Buying electronics at Best Buy can feel simple until the same laptop, TV, or pair of headphones shows up in three different versions of a deal: a sale price, a member-only offer, and an open-box listing that may or may not be the real bargain. This guide gives you a repeatable way to estimate whether a Best Buy deal is truly worth taking now or whether it makes more sense to wait for a better sales window. Instead of chasing random coupon codes or guessing at flash deals, you can use a small set of inputs—category, urgency, model age, open-box discount, bundle value, and any cashback or rewards—to make a calmer decision each time you shop.
Overview
Best Buy is one of the easiest retailers to browse and one of the easiest places to overpay if you buy at the wrong moment. Electronics pricing moves in cycles. New models arrive. Older inventory gets marked down. holiday events create temporary store deals. Some categories drop sharply when a replacement model is near, while others stay stubbornly close to full price until a major promotional period.

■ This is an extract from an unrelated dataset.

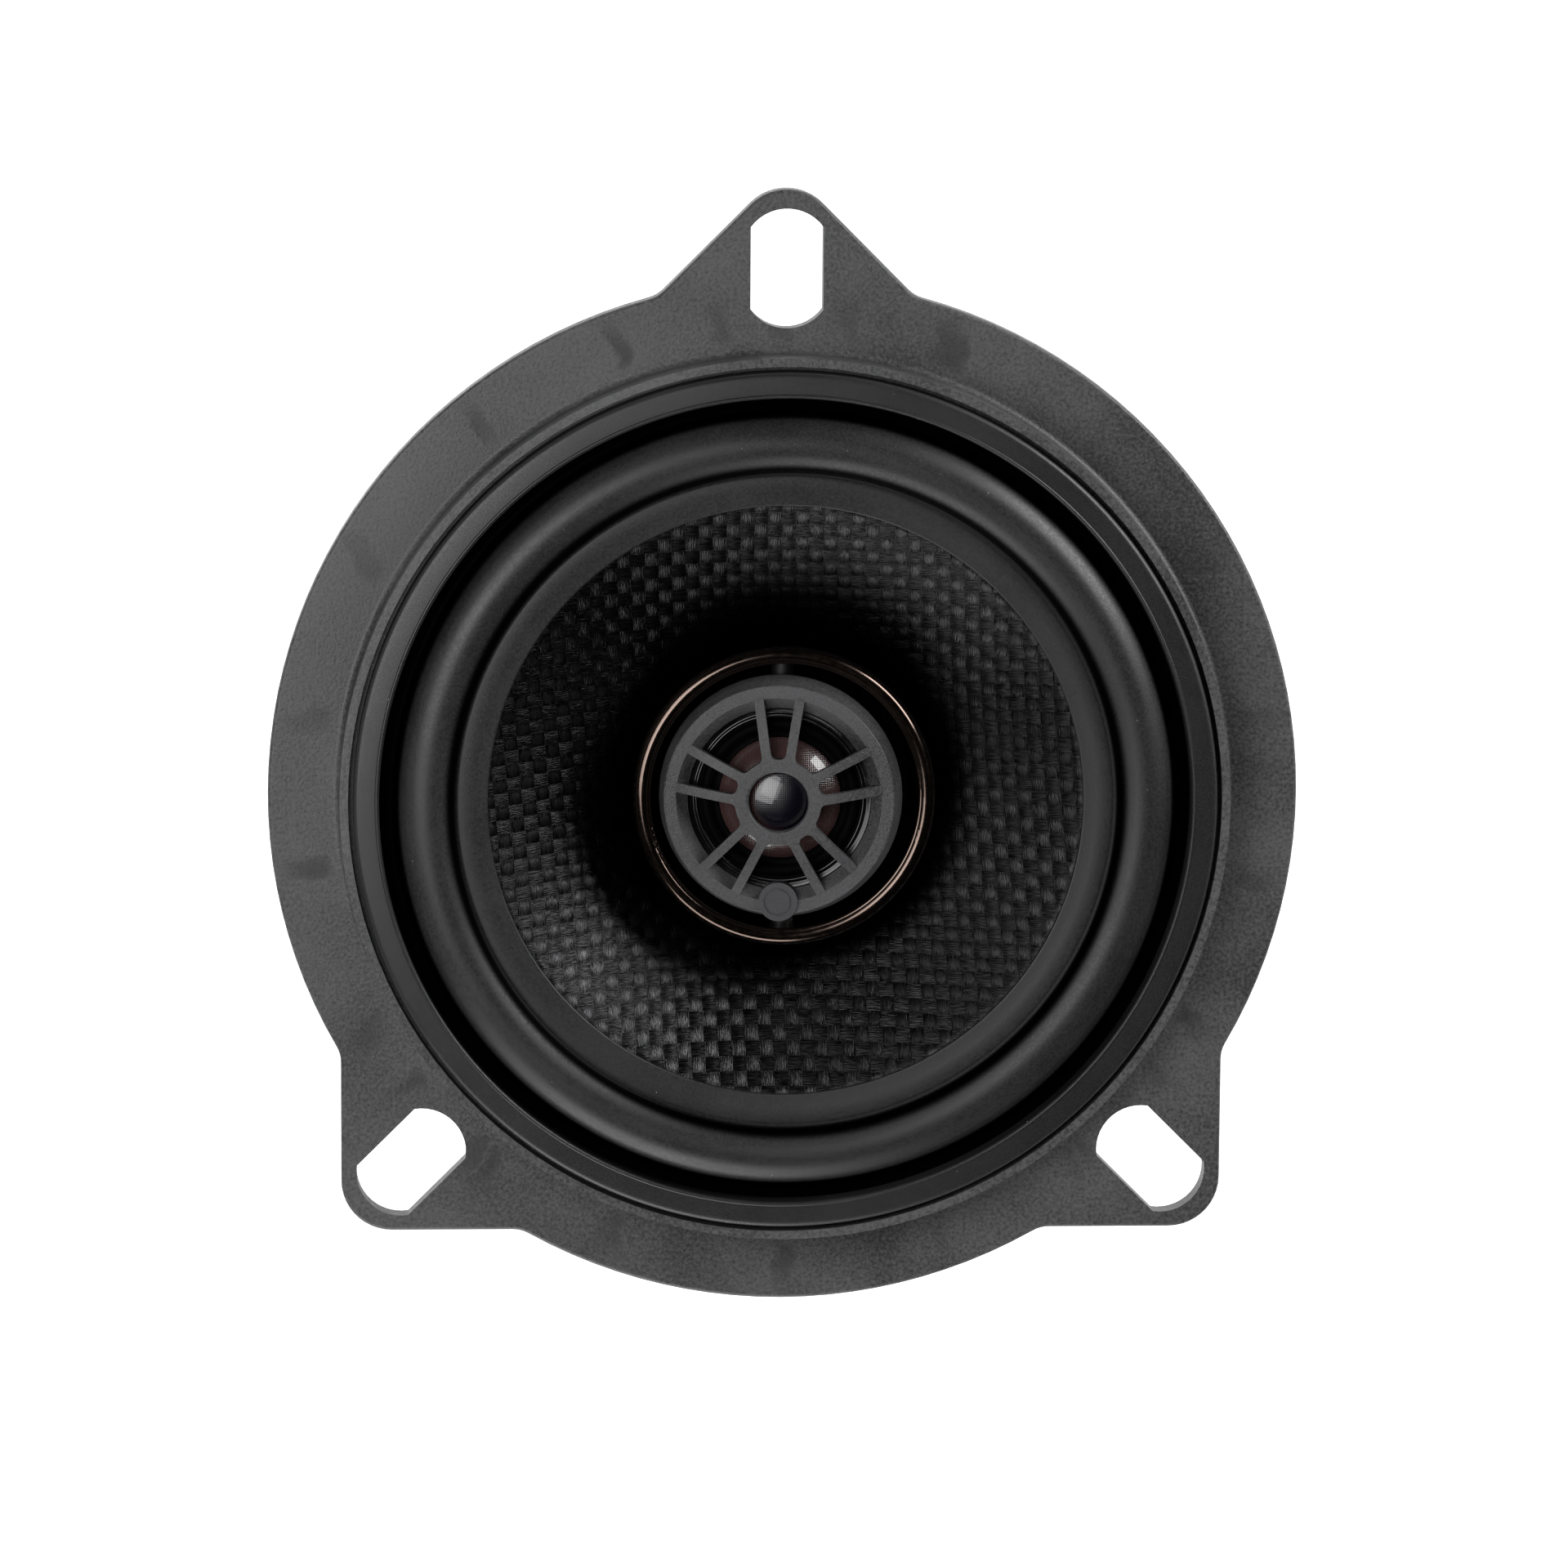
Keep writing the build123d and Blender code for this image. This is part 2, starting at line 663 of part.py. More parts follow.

That is why a strong Best Buy coupon guide is less about finding a single retailer promo code and more about understanding the store’s discount structure. Best Buy savings usually come from a mix of sale timing, member pricing, open-box condition discounts, trade-ins, gift card bundles, free shipping thresholds, and occasional financing or rewards offers. Traditional coupon codes and discount codes are not always the main lever in electronics shopping. In this category, the better question is often: What is the lowest realistic total cost I can get for this item without taking on unnecessary risk?
This article is built as a practical calculator-style guide. You can return to it whenever you are considering a purchase and plug in the current details of the item in front of you. That makes it especially useful for shoppers comparing today’s deals against the possibility of waiting for a better one.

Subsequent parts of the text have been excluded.